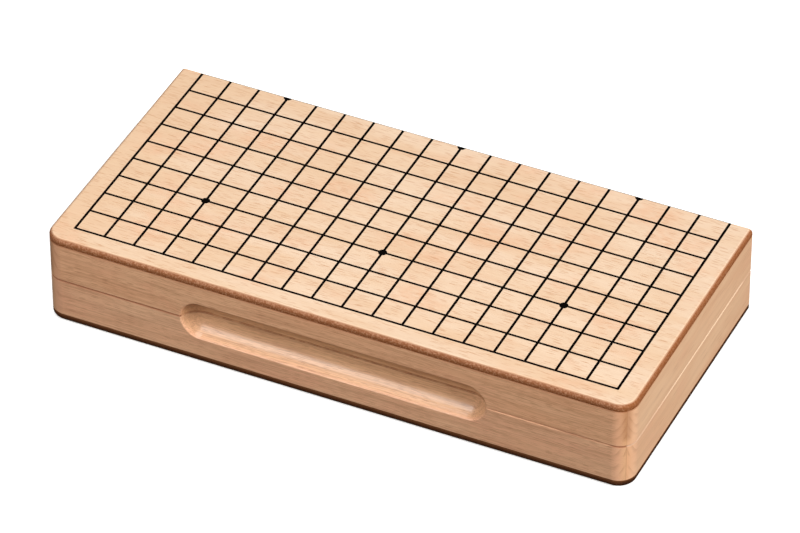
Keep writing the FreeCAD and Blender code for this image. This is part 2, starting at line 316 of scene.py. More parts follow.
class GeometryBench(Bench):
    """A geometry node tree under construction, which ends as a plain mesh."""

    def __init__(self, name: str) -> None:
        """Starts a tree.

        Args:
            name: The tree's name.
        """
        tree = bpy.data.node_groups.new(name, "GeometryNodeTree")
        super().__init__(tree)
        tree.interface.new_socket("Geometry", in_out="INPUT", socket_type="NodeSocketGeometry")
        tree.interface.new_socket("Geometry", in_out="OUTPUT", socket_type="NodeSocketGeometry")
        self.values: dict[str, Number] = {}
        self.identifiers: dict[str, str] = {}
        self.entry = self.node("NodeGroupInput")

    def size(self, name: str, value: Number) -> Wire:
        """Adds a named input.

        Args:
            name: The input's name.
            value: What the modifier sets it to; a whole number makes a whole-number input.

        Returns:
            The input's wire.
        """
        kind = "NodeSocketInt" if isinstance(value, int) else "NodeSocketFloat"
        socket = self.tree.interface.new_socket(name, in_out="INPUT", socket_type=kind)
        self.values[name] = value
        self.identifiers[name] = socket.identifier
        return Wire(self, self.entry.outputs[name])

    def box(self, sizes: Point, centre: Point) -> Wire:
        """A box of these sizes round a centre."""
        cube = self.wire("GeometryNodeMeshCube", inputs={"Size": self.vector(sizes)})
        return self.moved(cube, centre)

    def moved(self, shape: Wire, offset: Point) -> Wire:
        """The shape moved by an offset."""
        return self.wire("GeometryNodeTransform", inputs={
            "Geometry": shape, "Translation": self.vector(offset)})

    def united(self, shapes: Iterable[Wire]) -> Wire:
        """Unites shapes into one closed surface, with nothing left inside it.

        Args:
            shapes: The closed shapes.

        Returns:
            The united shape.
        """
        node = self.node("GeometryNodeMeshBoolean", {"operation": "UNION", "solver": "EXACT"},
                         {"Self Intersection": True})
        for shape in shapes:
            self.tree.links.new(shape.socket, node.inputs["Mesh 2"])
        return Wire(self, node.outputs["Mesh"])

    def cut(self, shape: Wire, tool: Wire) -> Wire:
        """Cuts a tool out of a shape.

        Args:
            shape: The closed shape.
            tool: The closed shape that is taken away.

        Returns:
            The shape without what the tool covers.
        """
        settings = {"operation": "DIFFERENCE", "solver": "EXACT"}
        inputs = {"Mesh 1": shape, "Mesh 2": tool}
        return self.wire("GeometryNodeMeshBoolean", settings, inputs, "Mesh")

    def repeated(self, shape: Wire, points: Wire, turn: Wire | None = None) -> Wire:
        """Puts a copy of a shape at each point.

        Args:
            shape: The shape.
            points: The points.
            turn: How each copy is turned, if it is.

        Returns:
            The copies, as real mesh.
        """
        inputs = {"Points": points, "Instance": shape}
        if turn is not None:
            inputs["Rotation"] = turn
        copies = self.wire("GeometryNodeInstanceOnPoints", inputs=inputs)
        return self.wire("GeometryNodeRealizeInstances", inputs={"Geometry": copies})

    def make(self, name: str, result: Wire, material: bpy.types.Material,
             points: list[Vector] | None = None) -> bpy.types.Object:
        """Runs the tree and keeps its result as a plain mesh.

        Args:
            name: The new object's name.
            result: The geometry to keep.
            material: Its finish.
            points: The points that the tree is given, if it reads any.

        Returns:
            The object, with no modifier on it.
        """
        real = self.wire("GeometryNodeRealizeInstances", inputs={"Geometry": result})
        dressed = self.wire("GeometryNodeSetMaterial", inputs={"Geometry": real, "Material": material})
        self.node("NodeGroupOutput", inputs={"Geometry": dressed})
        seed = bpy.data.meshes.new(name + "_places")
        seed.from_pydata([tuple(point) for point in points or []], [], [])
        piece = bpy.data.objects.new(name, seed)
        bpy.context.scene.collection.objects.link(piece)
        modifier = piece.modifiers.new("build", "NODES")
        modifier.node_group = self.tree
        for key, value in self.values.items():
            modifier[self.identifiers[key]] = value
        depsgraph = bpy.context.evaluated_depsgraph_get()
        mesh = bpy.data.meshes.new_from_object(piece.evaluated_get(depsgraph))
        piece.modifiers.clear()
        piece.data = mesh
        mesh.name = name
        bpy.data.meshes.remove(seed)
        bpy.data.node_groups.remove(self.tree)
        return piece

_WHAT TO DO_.
Print the material once more, exactly.

_TASK OUTPUT_.
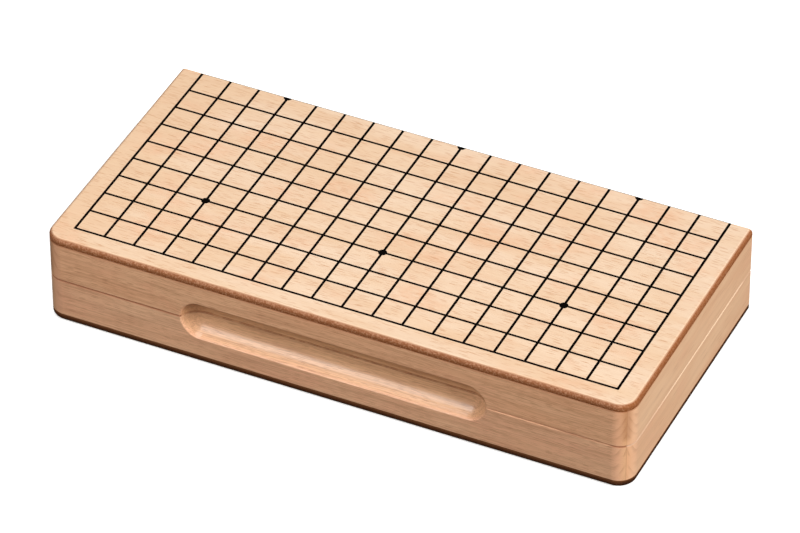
Keep writing the FreeCAD and Blender code for this image. This is part 2, starting at line 316 of scene.py. More parts follow.
class GeometryBench(Bench):
    """A geometry node tree under construction, which ends as a plain mesh."""

    def __init__(self, name: str) -> None:
        """Starts a tree.

        Args:
            name: The tree's name.
        """
        tree = bpy.data.node_groups.new(name, "GeometryNodeTree")
        super().__init__(tree)
        tree.interface.new_socket("Geometry", in_out="INPUT", socket_type="NodeSocketGeometry")
        tree.interface.new_socket("Geometry", in_out="OUTPUT", socket_type="NodeSocketGeometry")
        self.values: dict[str, Number] = {}
        self.identifiers: dict[str, str] = {}
        self.entry = self.node("NodeGroupInput")

    def size(self, name: str, value: Number) -> Wire:
        """Adds a named input.

        Args:
            name: The input's name.
            value: What the modifier sets it to; a whole number makes a whole-number input.

        Returns:
            The input's wire.
        """
        kind = "NodeSocketInt" if isinstance(value, int) else "NodeSocketFloat"
        socket = self.tree.interface.new_socket(name, in_out="INPUT", socket_type=kind)
        self.values[name] = value
        self.identifiers[name] = socket.identifier
        return Wire(self, self.entry.outputs[name])

    def box(self, sizes: Point, centre: Point) -> Wire:
        """A box of these sizes round a centre."""
        cube = self.wire("GeometryNodeMeshCube", inputs={"Size": self.vector(sizes)})
        return self.moved(cube, centre)

    def moved(self, shape: Wire, offset: Point) -> Wire:
        """The shape moved by an offset."""
        return self.wire("GeometryNodeTransform", inputs={
            "Geometry": shape, "Translation": self.vector(offset)})

    def united(self, shapes: Iterable[Wire]) -> Wire:
        """Unites shapes into one closed surface, with nothing left inside it.

        Args:
            shapes: The closed shapes.

        Returns:
            The united shape.
        """
        node = self.node("GeometryNodeMeshBoolean", {"operation": "UNION", "solver": "EXACT"},
                         {"Self Intersection": True})
        for shape in shapes:
            self.tree.links.new(shape.socket, node.inputs["Mesh 2"])
        return Wire(self, node.outputs["Mesh"])

    def cut(self, shape: Wire, tool: Wire) -> Wire:
        """Cuts a tool out of a shape.

        Args:
            shape: The closed shape.
            tool: The closed shape that is taken away.

        Returns:
            The shape without what the tool covers.
        """
        settings = {"operation": "DIFFERENCE", "solver": "EXACT"}
        inputs = {"Mesh 1": shape, "Mesh 2": tool}
        return self.wire("GeometryNodeMeshBoolean", settings, inputs, "Mesh")

    def repeated(self, shape: Wire, points: Wire, turn: Wire | None = None) -> Wire:
        """Puts a copy of a shape at each point.

        Args:
            shape: The shape.
            points: The points.
            turn: How each copy is turned, if it is.

        Returns:
            The copies, as real mesh.
        """
        inputs = {"Points": points, "Instance": shape}
        if turn is not None:
            inputs["Rotation"] = turn
        copies = self.wire("GeometryNodeInstanceOnPoints", inputs=inputs)
        return self.wire("GeometryNodeRealizeInstances", inputs={"Geometry": copies})

    def make(self, name: str, result: Wire, material: bpy.types.Material,
             points: list[Vector] | None = None) -> bpy.types.Object:
        """Runs the tree and keeps its result as a plain mesh.

        Args:
            name: The new object's name.
            result: The geometry to keep.
            material: Its finish.
            points: The points that the tree is given, if it reads any.

        Returns:
            The object, with no modifier on it.
        """
        real = self.wire("GeometryNodeRealizeInstances", inputs={"Geometry": result})
        dressed = self.wire("GeometryNodeSetMaterial", inputs={"Geometry": real, "Material": material})
        self.node("NodeGroupOutput", inputs={"Geometry": dressed})
        seed = bpy.data.meshes.new(name + "_places")
        seed.from_pydata([tuple(point) for point in points or []], [], [])
        piece = bpy.data.objects.new(name, seed)
        bpy.context.scene.collection.objects.link(piece)
        modifier = piece.modifiers.new("build", "NODES")
        modifier.node_group = self.tree
        for key, value in self.values.items():
            modifier[self.identifiers[key]] = value
        depsgraph = bpy.context.evaluated_depsgraph_get()
        mesh = bpy.data.meshes.new_from_object(piece.evaluated_get(depsgraph))
        piece.modifiers.clear()
        piece.data = mesh
        mesh.name = name
        bpy.data.meshes.remove(seed)
        bpy.data.node_groups.remove(self.tree)
        return piece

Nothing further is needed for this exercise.